One of the streets I walk along on my way to work is lined with a string of shops, where a whole cluster of homeless people customarily beg for money from passersby. Some people walk past more briskly when one of the beggars approaches them. Others smile or nod in acknowledgement. Still others dig into their pockets for loose change. It is particularly unnerving when one of these homeless people shouts loudly or continues to call out after you. Some cities, when hosting special events, try to rid the streets of any such people who might pester visitors.
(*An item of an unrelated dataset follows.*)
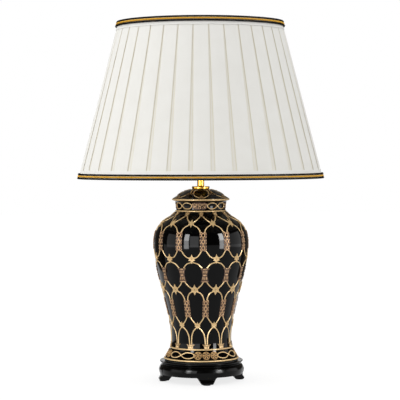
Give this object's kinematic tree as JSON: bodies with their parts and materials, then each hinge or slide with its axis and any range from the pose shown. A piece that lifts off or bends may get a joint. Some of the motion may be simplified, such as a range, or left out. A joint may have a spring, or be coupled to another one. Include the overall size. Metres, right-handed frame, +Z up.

It is easy to understand why the crowd in today’s Gospel tried to hush a beggar who shouted after Jesus as he was leaving Jericho. Because of the crowd, Jesus might not have been able to see the man, who was blind, but Jesus hears his insistent cries for mercy.
There is a masterly interplay of sight and sound in this passage. Having told us that Bartimaeus is unable to see, Mark shifts the emphasis to auditory and vocal exchanges. Bartimaeus hears that Jesus is passing by, so the beggar starts shouting out his request for mercy. The others try to silence Bartimaeus, but he calls out all the more. Jesus hears him and says, “Call him.” They summon Bartimaeus, telling him that Jesus is calling him.
With the repetition of the verb “call,” Jesus now becomes the insistent one, calling out to Bartimaeus. Jesus’ attention is turned completely to this person in need. This is not a curt, “What do you want?” but a deeply interpersonal exchange between Jesus and Bartimaeus as Jesus asks, “What do you want me to do for you?” It is not clear whether Barti-maeus is asking to see for the first time or to see again (the Greek verb can have both senses). As with the woman healed of hemorrhages (5:34), Jesus tells Bartimaeus to go, assuring him that his faith has saved/healed him (the Greek verb used here also can have several senses). And like the fishermen at the shore of the Sea of Galilee (1:16-20), Bartimaeus does not go away, but instead follows Jesus on the way.
In its original literary context within the Gospel of Mark, today’s passage is the second in a pair of bookends. The first is the story at the beginning of the central section of teaching on discipleship in which Jesus cures a blind man in Bethsaida (8:22-26).
The two healing stories enclose a section in which Jesus’ followers are struggling mightily to understand and follow him. Yet they misunderstand and even oppose him, especially as Jesus begins to teach them about his coming passion. The story of Bartimaeus gives assurance that the disciples can be healed of their inner blindness and enabled to follow Jesus on the way. Like Bartimaeus, who threw aside his cloak to come to Jesus, they may need to cast off whatever shields them from the demands of Jesus’ way. Whatever keeps them from being vulnerable to the costly love of Jesus will need to be tossed away.
If the disciples were among those in the crowd who were blinded to the needs of the beggar and tried to muffle his cries for mercy, they must learn to attune their ears to such cries and call such persons to Jesus, rather than stand in their way. The disciples must want to see as Jesus sees. And whenever they cannot see or understand what God is doing, as when their beloved teacher cries out in anguish from the cross, seemingly unheard by God (15:34), they will need to learn to follow blindly on the way, trusting the inner sight that assures them of divine love that is stronger than any suffering, stronger even than death.